Is there a better approach? I think yes. This is Pyinfra - just pure Python, no additional DSLs. Also for configuration there is Terraform (but there are also some limitations).

I know ansible or even custom shell scripts are way better and optimized for such use cases. However, I just wanted to show something I built that might be useful to someone.
My comparison is most likely unfair because i am looking at it through a distorted lens of running all sorts of configuration management in production or at home for years. So i might be the wrong person to make judgement on it and just being a hater for no good reason.
Ansible requires python to be installed on all of the target computers.
That's not necessarily true.
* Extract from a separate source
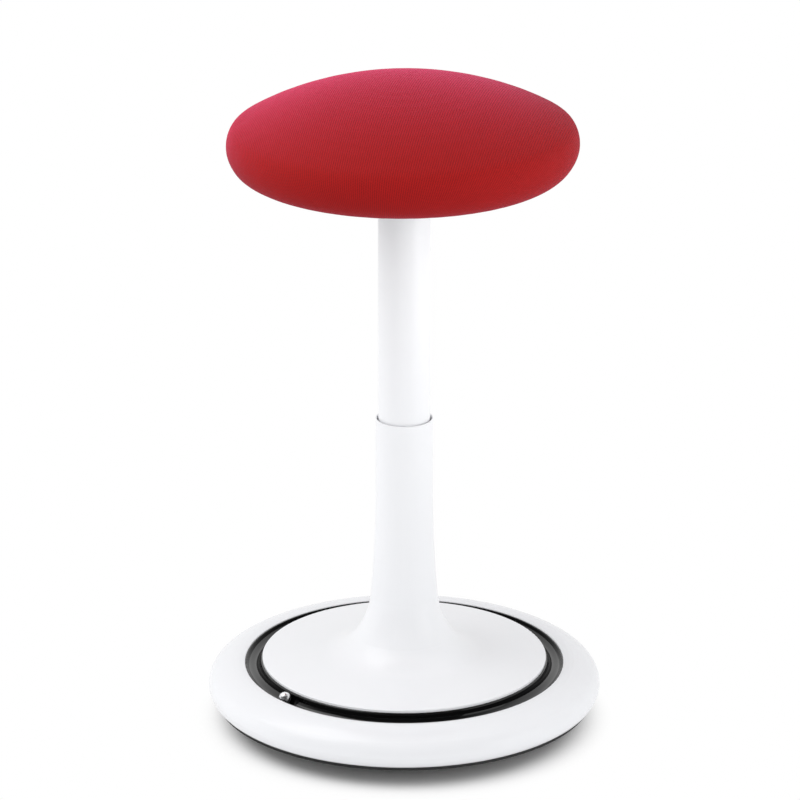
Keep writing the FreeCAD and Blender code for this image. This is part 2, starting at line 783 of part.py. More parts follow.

There is the raw module that executes a bare command. https://docs.ansible.com/ansible/latest/collections/ansible/...
Yeah, but at that point you've lost a lot of the benefits to using ansible.
Ansible uses this module to configure devices where it is impossible to install python, like network devices, which is one of ansible's big strengths.
are there any linux distributions which don't require python installed, other than embedded?
OpenSUSE, Fedora/RHEL, Gentoo, and probably Debian (and derivatives of all of the above) have it by default, but Alpine and Arch don't appear to.
Yes.
Ansible doesn't work on windows.

Stop assuming your method works across the universe of edge cases.

Ansible server does not work on windows, yes, but you can configure windows hosts with Ansible out of the box.